In Muller v. Inderreiden, 79 Ill 382, the court said at 384-85:

“The court, by the decree, found there was a homestead right in these premises, and whether they were or were not susceptible of division, was a fact the statute requires should be ascertained, not by the court, but by the commissioners to be appointed by the sheriff in pursuance of the statute; . . . .”

This case was quoted with approval in Lindsay v. Richards, 331 Ill 483,163 NE 401.

In Brown v. Nelson, 379 Ill 371, 41 NE2d 499, the Supreme Court held that where a judgment debtor has a homestead, but the property is sold on execution without setting off the homestead or making the sale subject to the homestead rights, a motion filed in the same cause is the proper remedy to set aside the sheriff’s sale where the period of redemption has not expired and no deed has issued, as redress should be had from the court which ordered the execution to issue.

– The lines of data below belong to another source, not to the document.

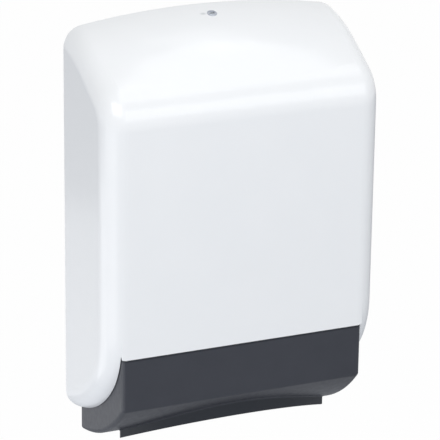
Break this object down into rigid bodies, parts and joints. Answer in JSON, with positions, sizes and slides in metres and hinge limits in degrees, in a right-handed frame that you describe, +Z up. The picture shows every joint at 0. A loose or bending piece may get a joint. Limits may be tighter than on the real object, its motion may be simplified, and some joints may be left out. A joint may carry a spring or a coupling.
{
  "type": "folded paper towel dispenser",
  "caption": "Wall-mounted dispenser for folded paper towels: a lockable hooded cover hinged at its foot over a dark outlet tray with a flared lip.",
  "frame": {"origin": "on the wall face of the back plate, midway between the four wall screws", "axes": "+Z up, +X to the right as seen from the front, -Y out of the wall towards the user"},
  "size_m": [0.3024, 0.1135, 0.4474],
  "materials": {
    "cover_white": "glossy white moulded ABS",
    "tray_dark": "satin anthracite moulded ABS",
    "plate_grey": "matt light grey moulded ABS",
    "zinc": "nickel-plated zinc",
    "steel": "zinc-plated steel"
  },
  "bodies": {
    "base": {"back_plate": "plate_grey", "outlet_tray": "tray_dark", "tray_screws": "steel", "hinge_pin_right": "steel", "hinge_pin_left": "steel", "towel_guide_right": "plate_grey", "towel_guide_left": "plate_grey", "guide_screws": "steel", "catch_hook": "steel", "catch_screws": "steel"},
    "cover": {"cover": "cover_white", "lock_sleeve": "zinc", "lock_washer": "steel", "lock_nut": "zinc"},
    "lock": {"lock_plug": "zinc", "lock_cam": "steel", "cam_screw": "steel"}
  },
  "joints": [
    {"name": "cover_hinge", "type": "hinge", "parent": "base", "child": "cover", "pos_m": [0, -0.0115, -0.19958], "axis": [1, 0, 0], "range_deg": [0, 100]},
    {"name": "lock_turn", "type": "hinge", "parent": "cover", "child": "lock", "pos_m": [0, -0.024, 0.20217], "axis": [0, -0.3033, 0.9529], "range_deg": [-90, 0]}
  ]
}
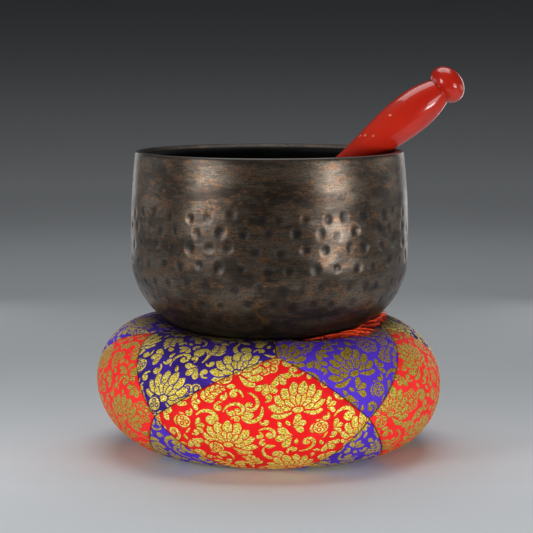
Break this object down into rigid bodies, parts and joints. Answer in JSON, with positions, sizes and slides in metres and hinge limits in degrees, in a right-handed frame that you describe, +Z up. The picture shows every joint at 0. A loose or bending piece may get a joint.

Defendants sought redress in the same cause from the same court before their period of redemption had expired, by asking that their residence be set aside as their homestead. After determining that defendants had a homestead interest of $5,000 in the property, the trial *294court should have set the sale aside and directed the sheriff to comply with sections 10, 11 and 12 of the Homestead Act, (Ill Rev Stats 1965, c 52).

For the foregoing reasons this case is reversed and remanded to the Circuit Court of Marion County for proceedings not inconsistent with this opinion.

Reversed and remanded.

GOLDENHERSH and EBERSPACHER, JJ„ concur.